Government Museum, Erode
- Established: 1987; 39 years ago
- Location: VOC Park, Erode, Tamil Nadu, India
- Coordinates: 11°21′06″N 77°43′09″E﻿ / ﻿11.3517°N 77.7191°E
- Type: Archaeological Museum
- Accreditation: Ministry of Culture (India)
- Collections: 1500
- Directors: Principal Secretary & Commissioner of Museums
- Owner: Government of Tamil Nadu
- Public transit access: Central Bus Terminus

= Government Museum, Erode =

The Government Museum, Erode is an archaeological museum located in the city of Erode, Tamil Nadu.

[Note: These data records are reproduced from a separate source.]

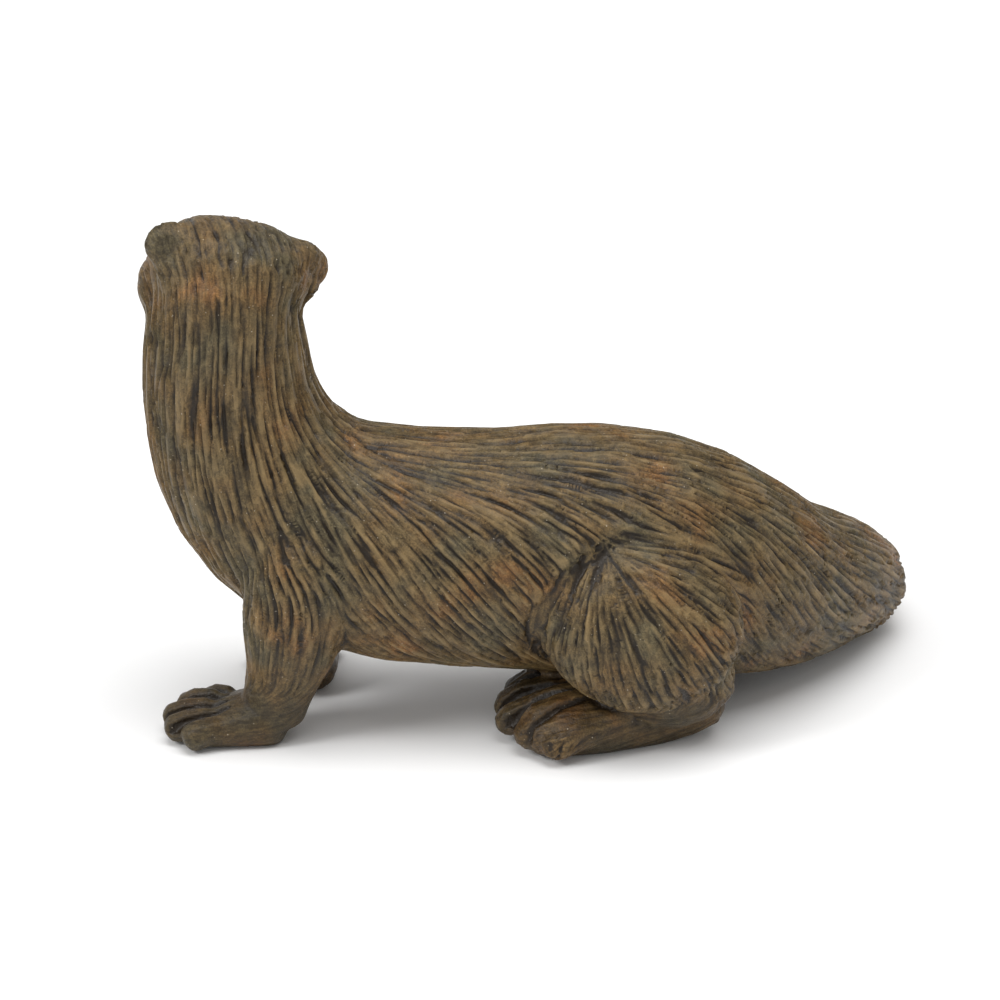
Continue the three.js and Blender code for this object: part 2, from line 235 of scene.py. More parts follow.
for name, (place, width, watts) in LAMPS.items():
    lamp_data = bpy.data.lights.new(name, "AREA")
    lamp_data.size = width
    lamp_data.energy = watts
    lamp = bpy.data.objects.new(name, lamp_data)
    lamp.location = place
    aim = VIEW_TARGET - Vector(place)
    lamp.rotation_euler = aim.to_track_quat("-Z", "Y").to_euler()
    bpy.context.scene.collection.objects.link(lamp)
print("lamps:", ", ".join(LAMPS))

# %% [markdown]
# ## One skin
#
# The real figure is one casting, so its surface runs from the head into the neck and from the
# haunch into the body without a seam. The frame parts it with cuts 0.3 mm wide. A copy of each
# piece is swollen a little so that the cuts close, and the copies are remeshed together as one
# fine net of voxels.

# %% Swell and join the pieces
SWELL = 0.2  # mm, more than half of a cut
VOXEL = 0.2  # mm, the side of one cell of the net
SAME_PLACE = 0.002  # mm, corners closer than this are one corner
BARE_PARTS = ("eye_left", "eye_right", "nose")
WEIGHT_LEVELS = 16  # a weight from 0 to 1 is rounded to one of these steps
FLESH = [name for name in frame["nodes"] if name not in BARE_PARTS]


def swollen(name):
    """A frame piece in millimetres, its loose triangles merged and its surface moved outwards."""
    copy = bmesh.new()
    copy.from_mesh(frame["nodes"][name].data)
    bmesh.ops.scale(copy, vec=(1 / MM,) * 3, verts=copy.verts)
    bmesh.ops.remove_doubles(copy, verts=copy.verts, dist=SAME_PLACE)
    copy.normal_update()
    for vertex in copy.verts:
        vertex.co += vertex.normal * SWELL
    data = bpy.data.meshes.new(name)
    copy.to_mesh(data)
    copy.free()
    return data


def modified(data, kind, weights=None, **settings):
    """What a modifier makes of a mesh. Weights, one per vertex, say where it acts."""
    holder = bpy.data.objects.new("holder", data)
    bpy.context.scene.collection.objects.link(holder)
    modifier = holder.modifiers.new(kind, kind)
    for key, value in settings.items():
        setattr(modifier, key, value)
    if weights is not None:
        modifier.vertex_group = "weights"
        group = holder.vertex_groups.new(name="weights")
        levels = np.rint(np.clip(weights, 0, 1) * WEIGHT_LEVELS).astype(int)
        for level in range(1, WEIGHT_LEVELS + 1):
            group.add(np.flatnonzero(levels == level).tolist(), level / WEIGHT_LEVELS, "REPLACE")
    seen = holder.evaluated_get(bpy.context.evaluated_depsgraph_get())
    result = bpy.data.meshes.new_from_object(seen)
    bpy.data.objects.remove(holder)
    return result


def rows_of(data, field):
    """A mesh's places ("co") or the way it faces ("vector") as rows of X, Y and Z."""
    source = data.vertices if field == "co" else data.vertex_normals
    flat = np.empty(len(data.vertices) * 3, np.float32)
    source.foreach_get(field, flat)
    return flat.reshape(-1, 3).astype(float)


def move_to(data, rows):
    """Moves a mesh's vertices to the places in the rows."""
    data.vertices.foreach_set("co", rows.astype(np.float32).ravel())
    data.update()


print("pieces of flesh:", len(FLESH))

# %% [markdown]
# ## Where the parts of the body are
#
# The head is turned over the right shoulder and tilted, so its features are placed in a frame
# of their own: X runs out through the nose, Y to the otter's left ear, Z up through the crown.
# Each of the feet has its toes, given by the lines from their roots to their tips seen from
# above, and each haunch is a leaning oval ball.

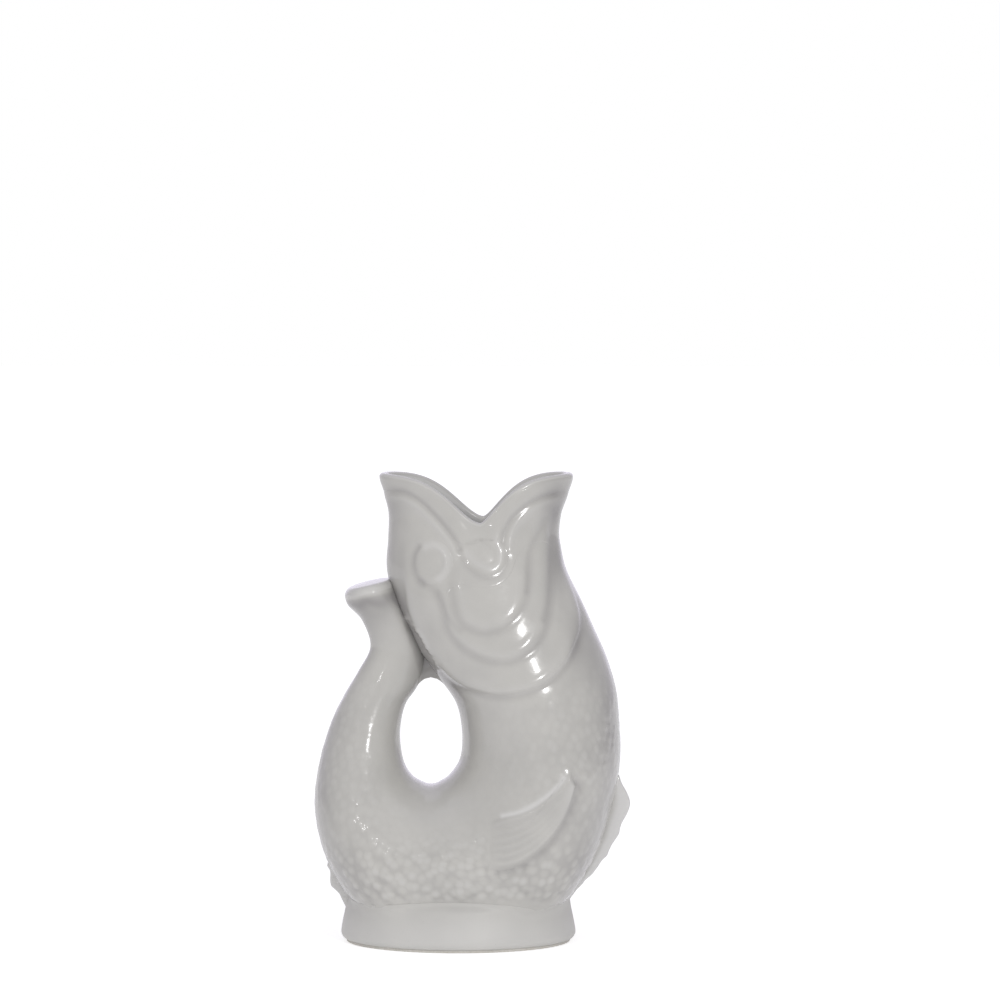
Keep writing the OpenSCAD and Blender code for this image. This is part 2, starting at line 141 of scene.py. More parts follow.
# Lips
LIP_EDGE = [(355, 489), (389, 490), (400, 491), (415, 498), (430, 511), (445, 527), (456, 541), (468, 546),
            (483, 542), (496, 541), (503, 535), (506, 527), (513, 518), (525, 507), (540, 498), (555, 493),
            (566, 491), (600, 490)]
ABOVE_THE_LIPS = [[600, 430], [355, 430]]
LIP_GROOVE_LEFT = [(380, 490), (400, 491), (415, 498), (430, 511), (445, 527), (454, 539), (459, 549)]
LIP_RIDGE_LEFT = [(385, 497), (400, 498), (416, 505), (430, 518), (443, 533), (452, 544), (456, 554)]
LIP_GROOVE_RIGHT = [(572, 491), (555, 493), (540, 498), (525, 507), (513, 518), (506, 530), (503, 543)]
LIP_RIDGE_RIGHT = [(560, 499), (543, 503), (529, 511), (518, 522), (511, 536), (509, 550)]
LIP_TIPS = ((380, 402), (552, 572))
LIP_SWELL, LIP_BREADTH = 0.55, 22
TIP_ROW, TIP_SWELL, TIP_WIDTH = 480, 0.55, 7.0
LIP_TOP, LIP_BOTTOM = 0.06, 4.0
LIP_SINK_START = 0.35

# Lobe under the corner of the mouth
LOBE_MIDDLE, LOBE_AXES, LOBE_TURN = (481, 553), (13.5, 8.5), math.radians(38)
LOBE_DOME, LOBE_RING, LOBE_RING_AT = 0.36, 0.10, 1.15
LOBE_RIDGE = [(497, 541), (501, 551), (500, 562), (493, 568), (484, 567), (474, 561), (466, 552)]
LOBE_GROOVE = [(460, 552), (466, 565), (476, 574), (487, 578), (499, 574), (506, 563), (507, 549)]
LOBE_OUTLINE = [(470, 541), (484, 538), (498, 540), (506, 549), (507, 562), (500, 574), (487, 579),
                (475, 574), (464, 563), (460, 550)]

# Eye, whose ring opens to the lower left
EYE_MIDDLE, EYE_BALL, EYE_RING, EYE_OUTER = (430.5, 562), 12.5, 17.0, 22.0
EYE_DOME, RING_RISE, RING_WIDTH = 0.46, 0.55, 3.8
RING_OPENING, OPENING_WIDTH = -2.7, 0.9
EYE_GROOVE = [(418, 547), (414, 556), (413, 566), (416, 576), (422, 584)]
EYE_RIDGE = [(426, 546), (434, 545), (441, 549), (446, 556), (447, 564), (445, 572), (440, 579)]
CHEEK_LINE = [(418, 581), (427, 586), (436, 592), (442, 601), (446, 612), (452, 622), (460, 630)]

# Crevice between the tail and the head
CREVICE = [(388, 582), (400, 603), (406, 615), (410, 625), (420, 645), (430, 665), (434, 673)]
CREVICE_RIDGE = [(408, 620), (415, 627), (424, 637), (430, 650), (436, 661), (439, 672)]
CREVICE_NODULE, NODULE_RISE, NODULE_WIDTH = (406, 617), 0.8, 2.4
CREVICE_RISE = 0.75

# Gill plates and the folds in front of them
INNER_GILL = [(454, 470), (453, 560), (455, 590), (460, 612), (470, 625), (487, 630), (505, 624),
              (517, 612), (524, 592), (527, 565), (530, 540), (533, 470)]
MIDDLE_GILL = [(432, 470), (433, 560), (437, 585), (443, 600), (447, 615), (453, 633), (467, 648),
               (485, 657), (505, 660), (523, 654), (536, 642), (544, 625), (548, 605), (550, 575),
               (551, 540), (552, 470)]
OUTER_GILL = [(405, 470), (405, 590), (420, 635), (434, 657), (446, 674), (463, 686), (478, 691),
              (497, 695), (518, 693), (537, 687), (553, 677), (566, 662), (574, 645), (579, 628),
              (578, 610), (572, 590), (565, 572), (560, 550), (560, 470)]
GILL_OUTLINE = [(447, 608), (452, 590), (462, 585), (480, 588), (497, 586), (510, 575), (518, 556),
                (530, 545), (546, 543), (557, 556), (566, 574), (573, 592), (578, 610), (579, 628),
                (574, 645), (566, 662), (553, 677), (537, 687), (518, 693), (497, 695), (478, 691),
                (463, 686), (450, 677), (443, 662), (441, 640), (443, 622)]
GILL_FADE = (525, 620)
FOLD_INNER = [(545, 520), (540, 530), (533, 545), (529, 558), (528, 575), (527, 592)]
FOLD_MIDDLE = [(556, 512), (552, 528), (551, 551), (549, 576), (547, 601), (543, 620)]
FOLD_RIDGE = [(549, 520), (543, 540), (540, 560), (539, 580), (536, 602)]
FOLD_OUTER_RIDGE = [(560, 545), (558, 570), (557, 594), (555, 622)]

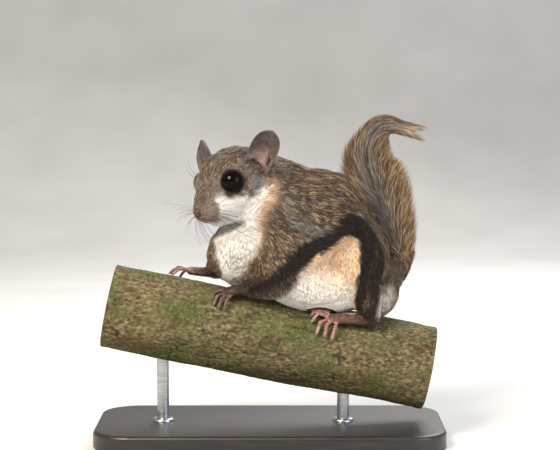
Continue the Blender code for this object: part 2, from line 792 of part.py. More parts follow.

It is located inside the VOC Park campus, 200 meters to the north of Erode Central Bus Terminus and 3 km from Erode Junction.

==Exhibits==
The museum exhibits a range of collections under nine categorizations namely Arts, Archaeology, Anthropology, Numismatics, Philately, Botany, Zoology and Geology. It is one of the prominent places of display for the inscriptions of Kongu Chozha Kingdom. The gallery has extensive collections including hero stones from Bargur, Tanjore paintings, palm-leaf manuscripts and coins. Antiques and urls from Kodumanal Archaeological excavations and other pre-historic items were also exhibited. Apart from the historical artifacts and handicrafts, several botanical and zoological specimens also find a place in the display.